她小时候巴不得家里只有她一个人,不用面对永无止境地争吵反抗和屈辱。
“没什么不好。”纪越泽点点头,“只是偶尔也会有点寂寞。”
没有人理会,没有人关心,身边甚至连个说话的人都没有的感觉其实并不好。
裴语桐顿了一下,纪越泽说的这些,裴语桐从来都没有了解过,即便是从前的纪泽,也从来都没有跟她提起过这些事情。
纪越泽看了一眼裴语桐的表情,又说:“你走的那三年,我也是这么过来的。”
“过去的事情都过去了。”裴语桐开口打断纪越泽的话,“你好好治疗,总有一天,你会找到另外一个能够照亮你心里的人。”
“为什么还要去找?”纪越泽深深地看着裴语桐,“我已经找到了,虽然几次错过,但我也不打算再找另外一个了。”
裴语桐垂眸不语,气氛就此沉默下来。
纪越泽也不强迫她,生硬地转了话题:“今天秦风华有为难你吗?”
裴语桐摇摇头:“装得跟没事人一样,按说你带走了aron的遗体,他应该要怀疑我的,可我并没有感觉到他有什么反应,甚至连女儿都放心地交给了我。”
说道这里,裴语桐忍不住想起早上雨欣摇头的事情。
“纪越泽,秦风华有私生女吗?”
纪越泽想了想,摇头:“应该没有吧,从来没有听说过他有孩子的事情。”
秦风华当年跟柳然结婚的时候,场面办的很大,几乎整个商圈由头有脸的人都来参加了。
柳然家虽然不是经商的,但十几年前在京城却很有名望,具体的纪越泽已经记不清了,但也听说过秦风华惧内的名声,这样的人,怎么可能有胆子搞出一个私生女来?

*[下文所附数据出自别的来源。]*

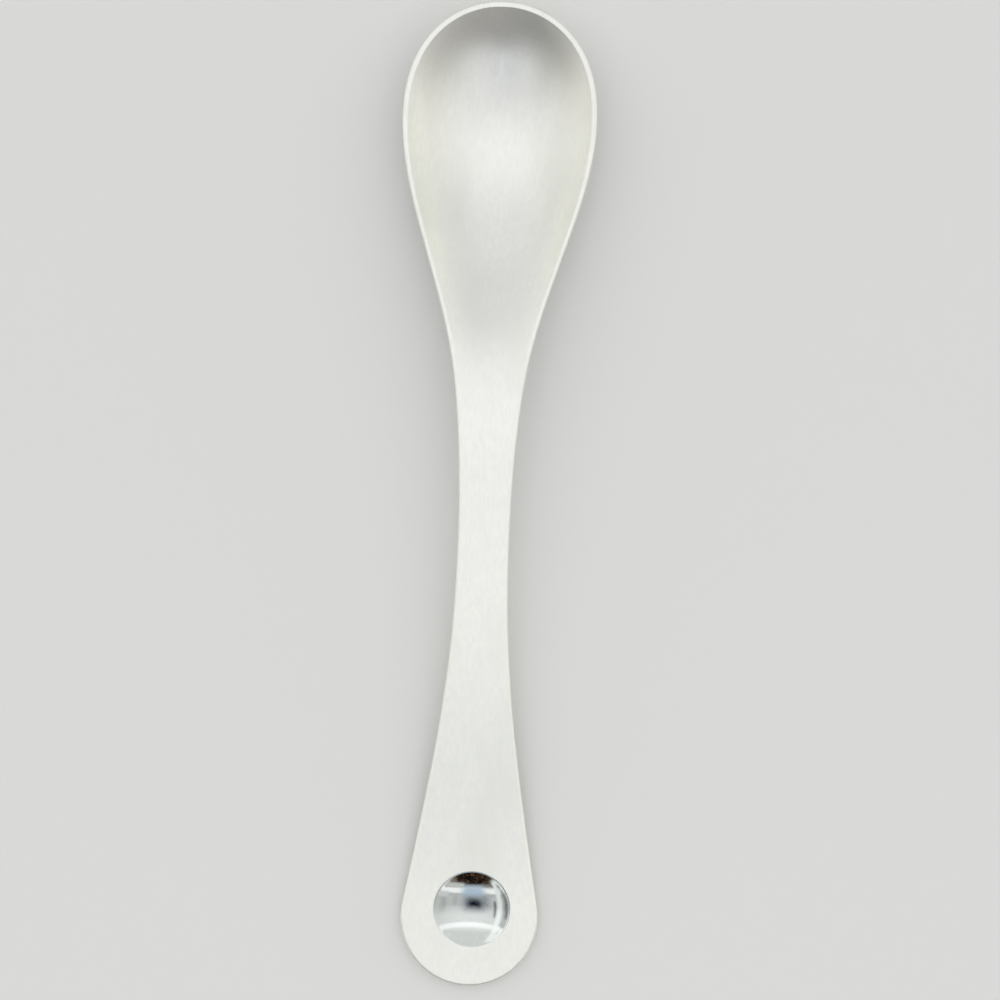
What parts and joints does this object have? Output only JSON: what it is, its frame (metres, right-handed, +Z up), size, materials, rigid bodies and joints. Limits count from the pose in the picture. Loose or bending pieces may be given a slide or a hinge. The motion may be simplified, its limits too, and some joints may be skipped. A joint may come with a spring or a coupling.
{
  "type": "tablespoon",
  "caption": "One-piece satin steel tablespoon with a deep egg-shaped bowl, a narrow waist and a wide round-ended handle with a polished round dimple, for eating and serving.",
  "frame": {"origin": "middle of the spoon's length and width, on the plane of the table that it lies on", "axes": "+Y along the spoon towards the tip of the bowl, +X across it, +Z up from the table"},
  "size_m": [0.0404, 0.205, 0.0129],
  "materials": {
    "satin_steel": "satin, with fine lines along the spoon; the dimple is polished"
  },
  "bodies": {
    "root": {"spoon": "satin_steel"}
  },
  "joints": []
}
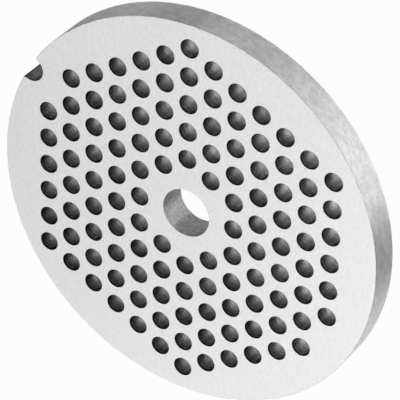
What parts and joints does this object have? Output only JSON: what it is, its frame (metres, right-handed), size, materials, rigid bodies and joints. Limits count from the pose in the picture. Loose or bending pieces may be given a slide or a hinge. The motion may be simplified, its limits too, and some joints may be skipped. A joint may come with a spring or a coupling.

裴语桐心中疑窦丛生,既不是柳然的女儿,也不是秦风华的女儿,那这夫妻俩为什么要把一个没有血缘关系,还有心理缺陷的孩子还在养在自己家里?
做慈善吗?
裴语桐看着雨欣,对她的身世越发地好奇。
“你想查那个孩子的身份?”纪越泽看裴语桐脸上的表情,就知道她在想什么,“我可以帮你。”
裴语桐这才回过头看着纪越泽,撞见他眼里的笑,下意识问道:“什么条件?”
“你得陪我一天。”纪越泽说。
裴语桐:“……”
她实在是没有想到,纪越泽已经厚脸皮到能轻易说出这种话来,“我自己也能查。”